**PROBLEM TO WORK ON:** Begin with the line that contains "Keep writing the", end with the line that contains "angle: Where it", and extract exactly that stretch of lines.

**RECORDS PROVIDED:**
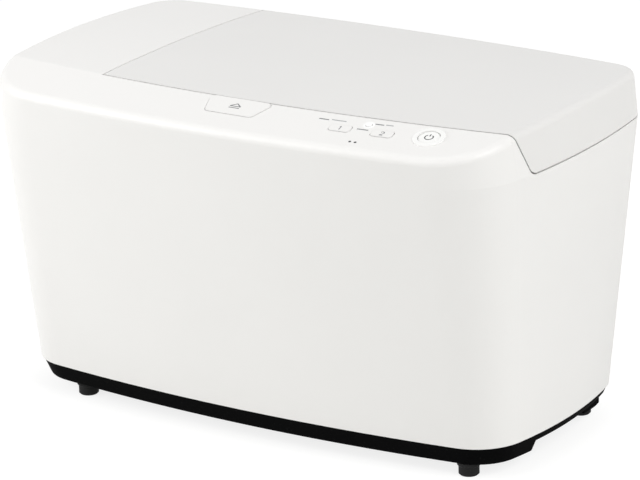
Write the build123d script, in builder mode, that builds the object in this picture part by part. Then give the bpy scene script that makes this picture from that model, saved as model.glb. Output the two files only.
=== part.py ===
from build123d import *
from math import asin, atan, cos, radians, sin, sqrt, tan
import os

# Counter-top electric food waste composter, millimetres.
# Origin: on the floor, under the middle of the body. +X right, +Y to the back, +Z up.

os.makedirs("parts", exist_ok=True)

# ---- outer form: a bowed box that flares towards the top ----
body_top = 245              # top edge above the floor
body_base = 9.5             # underside of the base tray
half_length_top = 215       # middle to end, at the top
half_length_base = 203.3
front_depth_top = 130.3     # middle to front wall, at the top
front_depth_base = 96.3
rear_depth_top = 129.2
rear_depth_base = 93.2
end_bow = 10.5              # how far the end walls bulge
long_bow = 14               # how far the front and rear walls bulge
front_corner_top = 54
front_corner_base = 36
rear_corner_top = 27
rear_corner_base = 20
crown_radius = 1930         # gentle crown of the top, front to back
crown_rise = 2.5            # middle of the top above the top edge
strip_depth = 43            # control strip, measured in plan
strip_drop = 11.3           # fall of the strip towards the front
bow_sweep = 20              # bowed surfaces are swept this many degrees either side of the middle
front_edge_round = 6
rear_edge_round = 5
rim_lean = 4.5                # ends and rear lean back in by this much over the lid's height
wall = 2.6

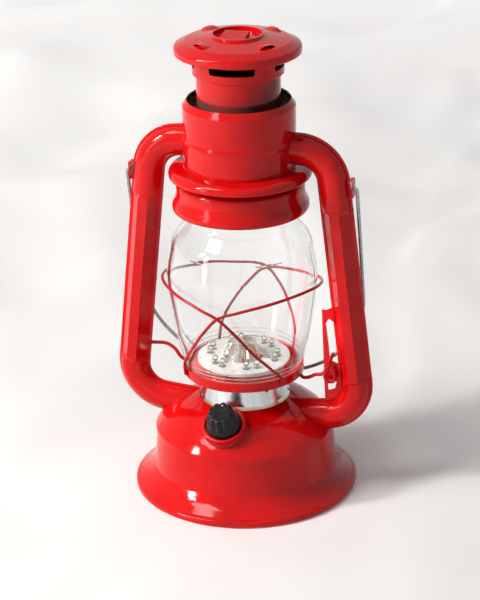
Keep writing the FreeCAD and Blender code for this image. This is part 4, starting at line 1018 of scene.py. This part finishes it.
@dataclass
class Burner:
    """The silver cone and the light on top of it. Rows give a radius, a height and more."""

    tabs: int = 2
    tab_turn: float = math.radians(20)
    tab_rows: tuple[Corner, ...] = ((29.25, 67.4, 1.9), (29.6, 66.6, 2.1), (30.1, 65.2, 2.2),
                                    (30.2, 64.75, 2.1))
    tab_sheet: float = 0.35
    board_top: float = 91.9
    led_pairs: int = 6
    led_circle: float = 22.8
    led_spread: float = math.radians(9.0)
    led_rows: tuple[Corner, ...] = ((2.15, 0.0), (2.15, 0.75), (1.85, 0.85), (1.85, 3.9),
                                    (1.7, 4.6), (1.25, 5.3), (0.65, 5.7), (0.15, 5.8))
    led_outline_bands: tuple[Corner, ...] = ((2.2, 0.45, 0.2), (1.88, 3.7, 0.16))
    post_rows: tuple[Corner, ...] = ((0.55, 0.05), (0.55, 2.0), (1.25, 2.9), (1.3, 3.3))
    chip_rows: tuple[Corner, ...] = ((1.0, 3.3), (0.7, 3.6))
    crown_rows: tuple[Corner, ...] = ((13.9, 0.0, 0.0), (13.8, 0.5, 0.5), (12.9, 2.2, 1.3),
                                      (11.3, 5.6, 1.4), (9.9, 8.7, 1.3), (9.2, 9.7, 0.7),
                                      (8.4, 9.98, 0.2), (6.4, 9.3, 0.5), (2.2, 8.3, 0.1))
    crown_ribs: int = 14
    rib: tuple[float, ...] = (0.0, 0.15, 1.0, 0.15)

    def tab(self, angle: float) -> Skin:
        """A small tab at the foot of the cone.

        Args:
            angle: Where it is round the cone, in radians.

        Returns:
            Points and faces.
        """
        out = polar(1.0, angle)
        across = polar(1.0, angle + math.pi / 2)
        thick = out * self.tab_sheet
        rows = []
        for reach, rise, half in self.tab_rows:
            middle = out * reach + UP * rise
            left, right = middle - across * half, middle + across * half
            rows.append([left, right, right + thick, left + thick])
        return skin(rows)

    def leds(self) -> None:
        """Clear bullet LEDs, grey rings that paint the dark outlines seen at their clear edges, and
        the lead frame and yellow chip inside each.
        """
        spots = [polar(self.led_circle, pair + side * self.led_spread, self.board_top)
                 for pair in circle_of(self.led_pairs) for side in (-1, 1)]
        bodies = merged(stacked(self.led_rows, 28, spot) for spot in spots)
        piece = shape("clear_leds", bodies, LED_RESIN, Body.FRAME)
        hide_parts("leds")
        # Painted dark outlines, as grey rings at the foot and shoulder of each LED.
        outline_rings = merged(hoop(band, 28, 8, spot) for spot in spots for band in self.led_outline_bands)
        shape("led_painted_outlines", outline_rings, LED_OUTLINE, Body.FRAME)
        posts = merged(stacked(self.post_rows, 12, spot) for spot in spots)
        shape("led_lead_frames", posts, BRIGHT, Body.FRAME)
        chips = merged(stacked(self.chip_rows, 12, spot) for spot in spots)
        shape("led_chips", chips, PHOSPHOR, Body.FRAME)

    def build(self) -> None:
        """Builds the small pieces and dresses the burner and its light."""
        tabs = merged(self.tab(angle) for angle in circle_of(self.tabs, self.tab_turn))
        shape("burner_foot_tabs", tabs, BURNER, Body.FRAME)
        self.leds()
        crown = [[polar(reach - depth * self.rib[step % 4], turn, self.board_top + rise)
                  for step, turn in enumerate(circle_of(4 * self.crown_ribs))]
                 for reach, rise, depth in self.crown_rows]
        piece = shape("ribbed_crown", skin(crown), CROWN, Body.FRAME, 12.0)
        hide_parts("reflector_lens")
        wear(["burner_cone"], BURNER)
        wear(["led_column"], WHITE)
        wear(["led_board"], DISC)
        wear(["led_screws"], BRIGHT)


@dataclass
class GlobeFoot:
    """The rolled rings in the glass where the globe stands in its plate."""

    rings: tuple[Corner, ...] = ((38.7, 88.6, 0.55), (39.3, 91.4, 0.5), (40.4, 94.2, 0.4))

    def build(self) -> None:
        """Builds the rings as clear glass."""
        bands = merged(hoop(ring, 120, 12) for ring in self.rings)
        shape("globe_foot_rings", bands, FOOT_GLASS, Body.GLOBE)


@dataclass
class CapLipsAndShade:
    """Pressed lips over the louvres of the cap, and a black ring of painted shade under them."""

    outline: tuple[Corner, ...] = ((2.0, 310.3), (28.9, 308.95), (32.6, 308.55), (32.6, 308.3),
                                   (28.9, 308.7), (2.0, 310.0))
    louvres: tuple[float, ...] = (-35.0, 55.0, 145.0, 235.0)
    lip_half: float = 6.4
    lip_rise: float = 1.9
    lip_from: float = 24.6
    lip_to: float = 30.3
    lip_sheet: float = 0.45
    crown_height: float = 312.4
    crown_edge: float = 17.0
    crown_slope: float = 0.155

    def lip(self, heading: float) -> Skin:
        """A raised lip over one louvre, open towards the rim.

        Args:
            heading: Where the louvre is, in degrees.

        Returns:
            Points and faces.
        """
        out = polar(1.0, math.radians(heading))
        across = Vector((-out.y, out.x, 0.0))
        rows = []
        for share in (step / 8 for step in range(9)):
            reach = self.lip_from + share * (self.lip_to - self.lip_from)
            upper = []
            for aside in (place / 8 - 1 for place in range(17)):
                lift = self.lip_rise * math.sin(share * math.pi / 2) * (1 - abs(aside) ** 3)
                fall = math.hypot(reach, aside * self.lip_half) - self.crown_edge
                height = self.crown_height - self.crown_slope * fall + lift
                upper.append(out * reach + across * (aside * self.lip_half) + UP * height)
            rows.append(upper + [spot - UP * self.lip_sheet for spot in upper[::-1]])
        return skin(rows)

    def build(self) -> None:
        """Builds the lips and a thin black ring of painted shade under the louvres."""
        lips = merged(self.lip(heading) for heading in self.louvres)
        shape("cap_louvre_lips", lips, RED_CAP, Body.HOOD)
        # A black ring of painted shade, seen through the louvres.
        shape("cap_painted_shade", spun(self.outline, 96), BLACK_SHADE, Body.HOOD)


@dataclass
class EnamelWork:
    """The CAD solids that are sheet steel and wire with red enamel."""

    plates: tuple[str, ...] = ("base_skirt", "base_dome", "globe_plate", "bracket_rivets")
    cut_plates: tuple[str, ...] = ("lift_bracket", "bail_ear_left", "bail_ear_right")
    wires: tuple[str, ...] = ("guard_wire_left", "guard_wire_right", "lift_wire")
    edge: float = 0.16
    edge_angle: float = math.radians(50)

    def soften(self, name: str) -> None:
        """Breaks the cut edges of a plate.

        Args:
            name: The CAD node.
        """
        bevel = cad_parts[name].modifiers.new("broken_edge", "BEVEL")
        bevel.width = self.edge * MM
        bevel.segments = 2
        bevel.limit_method = "ANGLE"
        bevel.angle_limit = self.edge_angle

    def build(self) -> None:
        """Dresses them all."""
        wear(self.plates + self.cut_plates, RED)
        wear(self.wires, RED_WIRE)
        wear(["chimney"], RED_CHIMNEY)
        wear(["hood_cap"], RED_CAP)
        # The canister and the vent collar get painted shade on their inward faces.
        wear(["canister", "vent_collar"], RED_SHADED_INSIDE)
        for name in self.cut_plates:
            self.soften(name)


@dataclass
class SpunSheet:
    """The brim and the bell, with their rolled edges and the bell's flare."""

    brim: tuple[Corner, ...] = (
        (36.6, 226.4), (40.5, 226.38), (42.6, 226.2), (44.2, 225.7), (45.5, 224.8), (46.3, 223.5),
        (46.65, 222.0), (46.6, 220.9), (46.3, 220.2), (45.9, 220.0), (45.6, 220.3), (45.8, 221.2),
        (45.8, 222.2), (45.5, 223.3), (44.9, 224.2), (43.8, 224.95), (42.4, 225.4), (40.4, 225.58),
        (36.6, 225.6))
    bell: tuple[Corner, ...] = (
        (26.3, 216.6), (38.8, 216.6), (40.3, 216.4), (41.4, 215.7), (41.95, 214.6), (41.95, 212.0),
        (42.0, 209.5), (42.3, 207.2), (42.9, 205.3), (43.8, 203.6), (44.5, 202.0), (44.8, 200.4),
        (44.75, 199.0), (44.4, 198.0), (43.7, 197.35), (43.2, 197.2), (43.05, 197.6), (43.4, 198.1),
        (43.85, 198.9), (44.0, 200.3), (43.7, 201.8), (43.1, 203.2), (42.2, 204.9), (41.5, 207.0),
        (41.2, 209.4), (41.15, 212.0), (41.15, 214.4), (40.8, 215.2), (40.0, 215.7), (38.7, 215.8),
        (26.3, 215.8))
    steps: int = 144

    def build(self) -> None:
        """Builds both."""
        brim = shape("rolled_brim", spun(self.brim, self.steps), RED, Body.FRAME, 46.0)
        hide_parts("canister_brim")
        bell = shape("flared_bell", spun(self.bell, self.steps), RED, Body.HOOD, 46.0)
        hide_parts("bell")


@dataclass
class InnerWorks:
    """What sits inside and under the lantern, and its bare metal."""

    finishes: tuple[tuple[Finish, tuple[str, ...]], ...] = (
        (BLACK_PAINT, ("bottom_tray",)),
        (BLACK_PLASTIC, ("battery_door", "battery_holder")),
        (STEEL, ("tray_screws", "contact_plates", "spring_stop", "spring_collar", "hood_spring")),
        (CELL, ("battery_cells",)),
        (RED_LEAD, ("red_leads",)),
        (BLACK_LEAD, ("black_leads",)),
        (BAIL_STEEL, ("bail",)),
        (GLASS, ("globe",)),
    )

    def build(self) -> None:
        """Dresses them all."""
        for finish, nodes in self.finishes:
            wear(nodes, finish)


@dataclass(frozen=True)
class Lamp:
    """A soft box of daylight."""

    name: str
    place: Corner
    size: Corner
    power: float

    def hang(self, aim: Vector) -> None:
        """Hangs the box.

        Args:
            aim: The place that it points at.
        """
        light = bpy.data.lights.new(self.name, "AREA")
        light.shape = "RECTANGLE"
        light.size, light.size_y = self.size
        light.energy = self.power
        box = put(self.name, light)
        box.location = self.place
        box.rotation_euler = (aim - Vector(self.place)).to_track_quat("-Z", "Y").to_euler()


@dataclass
class Studio:
    """The white sheet, the lights and the camera. Lengths are in metres."""

    sheet_half: float = 4.0
    sheet_steps: int = 220
    sheet_crowding: float = 1.9
    sheet_sunk: float = 0.00005
    flat_to: float = 0.085
    folds_over: float = 0.16
    far_from: float = 0.3
    far_over: float = 0.5
    calm_from: float = 2.4
    calm_over: float = 1.4
    drift_rise: Corner = (0.007, 0.012)
    crease_rise: Corner = (0.010, 0.018)
    crease_level: float = 0.35
    fold_sunk: float = 0.0035
    lamps: tuple[Lamp, ...] = (Lamp("window", (-1.25, -0.85, 1.0), (0.2, 0.42), 21.0),
                               Lamp("sky", (-0.9, -0.75, 1.8), (0.7, 0.7), 19.0),
                               Lamp("door", (-1.1, -1.2, 0.5), (0.22, 0.9), 4.0))
    aim: Corner = (0.0, 0.0, 0.16)
    daylight: Colour = (0.96, 0.97, 1.0)
    daylight_strength: float = 0.18
    backdrop: Colour = (1.0, 1.0, 1.0)
    backdrop_strength: float = 0.8
    camera_place: Corner = (0.4044, -1.2827, 0.6979)
    camera_turn: Corner = (67.15, 0.0, 17.5)
    camera_roll: float = -1.16
    lens: float = 132.2
    shift: float = -0.0046

    def fold(self, x: float, y: float) -> float:
        """Height of the sheet's folds.

        Args:
            x: Place across.
            y: Place along.

        Returns:
            The height, never above the lantern's foot near it.
        """
        away = math.hypot(x, y)
        grow = within_one((away - self.flat_to) / self.folds_over)
        far = within_one((away - self.far_from) / self.far_over)
        calm = within_one((self.calm_from - away) / self.calm_over)
        spot = Vector((x * 5.2 + 1.3, y * 3.1, 0.7))
        drift = noise.noise(spot) + 0.5 * noise.noise(spot * 2.3)
        crease = abs(noise.noise(Vector((x * 6.0 + drift, y * 4.0 - drift, 3.1))))
        waves = (self.drift_rise[0] + self.drift_rise[1] * far) * drift
        creases = (self.crease_rise[0] + self.crease_rise[1] * far) * (self.crease_level - crease)
        return grow * calm * (waves + creases - self.fold_sunk)

    def sheet(self) -> None:
        """Lays the sheet, finer towards the lantern."""
        count = self.sheet_steps
        shares = [2 * step / count - 1 for step in range(count + 1)]
        places = [self.sheet_half * math.copysign(abs(share) ** self.sheet_crowding, share)
                  for share in shares]
        points = [(x, y, self.fold(x, y) - self.sheet_sunk) for y in places for x in places]
        corners = [row * (count + 1) + column for row in range(count) for column in range(count)]
        faces = [(corner, corner + 1, corner + count + 2, corner + count + 1) for corner in corners]
        mesh = bpy.data.meshes.new("white_sheet")
        mesh.from_pydata(points, [], faces)
        mesh.shade_smooth()
        mesh.materials.append(Cloth("white_cotton").material())
        piece = put("white_sheet", mesh)

    def room(self) -> None:
        """Pale surroundings, white where they are seen or mirrored."""
        world = bpy.data.worlds.new("pale_room")
        bpy.context.scene.world = world
        graph = Graph(world, "ShaderNodeOutputWorld")
        skies = []
        for colour, strength in ((self.daylight, self.daylight_strength),
                                 (self.backdrop, self.backdrop_strength)):
            sky = graph.add("ShaderNodeBackground")
            graph.fill(sky, "Color", colour)
            graph.fill(sky, "Strength", strength)
            skies.append(sky.outputs[0])
        graph.done(graph.either(graph.seen(), *skies))

    def camera(self) -> None:
        """Places the camera where the photographer stood."""
        data = bpy.data.cameras.new("camera")
        data.sensor_fit = "AUTO"
        data.sensor_width = 36.0
        data.lens = self.lens
        data.shift_x = self.shift
        data.clip_start, data.clip_end = 0.05, 30.0
        camera = put("camera", data)
        turn = Euler([math.radians(angle) for angle in self.camera_turn]).to_matrix().to_4x4()
        roll = Matrix.Rotation(math.radians(self.camera_roll), 4, "Z")
        camera.matrix_world = Matrix.Translation(self.camera_place) @ turn @ roll
        bpy.context.scene.camera = camera

    def build(self) -> None:
        """Sets up the sheet, the lights, the room and the camera."""
        self.sheet()
        for lamp in self.lamps:
            lamp.hang(Vector(self.aim))
        self.room()
        self.camera()
        bpy.context.scene.view_settings.view_transform = "Standard"
        LOG.info("studio ready")


def write_sizes() -> None:
    """Brings the view layer up to date."""
    bpy.context.view_layer.update()


def main() -> None:
    """Builds the lantern's looks in order."""
    logging.basicConfig(level=logging.INFO, format="%(name)s: %(message)s")
    for part in (EnamelWork(), SpunSheet(), SideTubes(), DimmerSet(), Burner(), GlobeFoot(),
                 CapLipsAndShade(), InnerWorks(), Studio()):
        part.build()
    write_sizes()


if __name__ == "__main__":
    main()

**RESPONSE TO THIS TASK:**
Keep writing the FreeCAD and Blender code for this image. This is part 4, starting at line 1018 of scene.py. This part finishes it.
@dataclass
class Burner:
    """The silver cone and the light on top of it. Rows give a radius, a height and more."""

    tabs: int = 2
    tab_turn: float = math.radians(20)
    tab_rows: tuple[Corner, ...] = ((29.25, 67.4, 1.9), (29.6, 66.6, 2.1), (30.1, 65.2, 2.2),
                                    (30.2, 64.75, 2.1))
    tab_sheet: float = 0.35
    board_top: float = 91.9
    led_pairs: int = 6
    led_circle: float = 22.8
    led_spread: float = math.radians(9.0)
    led_rows: tuple[Corner, ...] = ((2.15, 0.0), (2.15, 0.75), (1.85, 0.85), (1.85, 3.9),
                                    (1.7, 4.6), (1.25, 5.3), (0.65, 5.7), (0.15, 5.8))
    led_outline_bands: tuple[Corner, ...] = ((2.2, 0.45, 0.2), (1.88, 3.7, 0.16))
    post_rows: tuple[Corner, ...] = ((0.55, 0.05), (0.55, 2.0), (1.25, 2.9), (1.3, 3.3))
    chip_rows: tuple[Corner, ...] = ((1.0, 3.3), (0.7, 3.6))
    crown_rows: tuple[Corner, ...] = ((13.9, 0.0, 0.0), (13.8, 0.5, 0.5), (12.9, 2.2, 1.3),
                                      (11.3, 5.6, 1.4), (9.9, 8.7, 1.3), (9.2, 9.7, 0.7),
                                      (8.4, 9.98, 0.2), (6.4, 9.3, 0.5), (2.2, 8.3, 0.1))
    crown_ribs: int = 14
    rib: tuple[float, ...] = (0.0, 0.15, 1.0, 0.15)

    def tab(self, angle: float) -> Skin:
        """A small tab at the foot of the cone.

        Args:
            angle: Where it is round the cone, in radians.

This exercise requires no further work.